Les conséquences du mensonge sont nécessairement plus essentielles pour la photographie qu'elles ne peuvent jamais l'être pour la peinture, car les images plates et en général rectangulaires que sont les photos ont une prétention à représenter la vérité que la peinture ne peut jamais avoir. Un faux en peinture (c'est à dire un tableau dont l'attribution est mensongère) falsifie l'histoire de l'art. Un faux en matière de photographie (c'est à dire une photo qui a été retouchée, ou bricolée, ou dont la légende est fausse) falsifie la réalité. L'histoire de la photographie pourrait se résumer en un conflit entre deux impératifs différents: embellir, impératif hérité des beaux-arts, et dire la vérité, ce qui ne se mesure pas seulement à une idée de la vérité indépendante des valeurs, legs de la science, mais à un idéal du vrai à implications morales, adapté des modèles littéraires du XIX siècle et de la profession, nouvelle à l'époque, de journaliste indépendant. Comme le romancier post-romantique et le journaliste, le photographe était censé démasquer l'hypocrisie et combattre l'ignorance. C'était une tâche que la peinture était trop lente et trop lourde comme méthode pour entreprendre, quel que fût le nombre de peintres du XIX e siècle qui partageaient la conviction de Millet que "le beau, c'est le vrai".
(...)
Libéré de la nécessité de devoir choisir, comme le faisaient les peintres, dans un nombre restreint de sujets, ceux qui méritaient d'être contemplés, grâce à la rapidité avec laquelle les appareils fixent n'importe quoi, les photographies ont fait du regard une entreprise d'un type nouveau: comme s'il pouvait par lui même, à condition d'être exercé de façon suffisamment avide et exclusive, réconcilier les prétentions à la vérité et le besoin de trouver la beauté du monde.
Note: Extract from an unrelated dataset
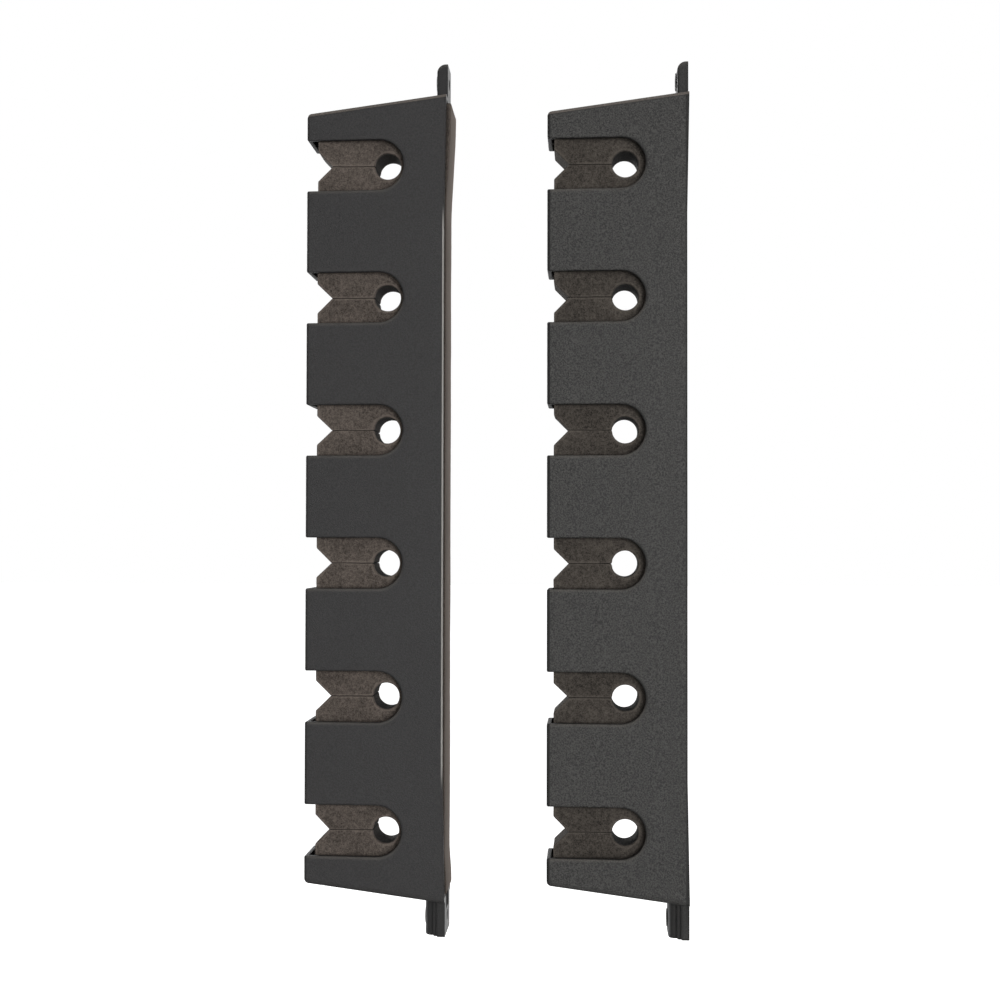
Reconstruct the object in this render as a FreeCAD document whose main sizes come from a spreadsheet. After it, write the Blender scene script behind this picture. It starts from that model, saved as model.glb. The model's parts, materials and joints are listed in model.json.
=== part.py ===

Ayant d'abord été un objet d'émerveillement pour sa capacité à rendre la réalité avec fidélité, tout autant que de mépris pour sa précision servile, l'appareil photo a fini par produire une valorisation extraordinaire des apparences. Des apparences telles qu'elle les fixe. Les photos ne se contentent pas de rendre la réalité, au sens réaliste. C'est la réalité qui est scrutée, et évaluée, en fonction de sa fidélité aux photos. "Selon moi", déclarait en 1901 Zola, le principal idéologue du réalisme en littérature, alors qu'il faisait de la photo en amateur depuis quinze ans, "vous ne pouvez pas prétendre avoir réellement vu une chose tant que vous ne l'avez pas photographiée". Au lieu de se contenter d'enregistrer la réalité, les photographies sont devenues la norme de la façon dont les choses nous apparaissent, changeant du même coup jusqu'à l'idée de réalité, et de réalisme.

Susan Sontag, Sur la photographie (1973), Christian Bourgeois éditeur, 2008.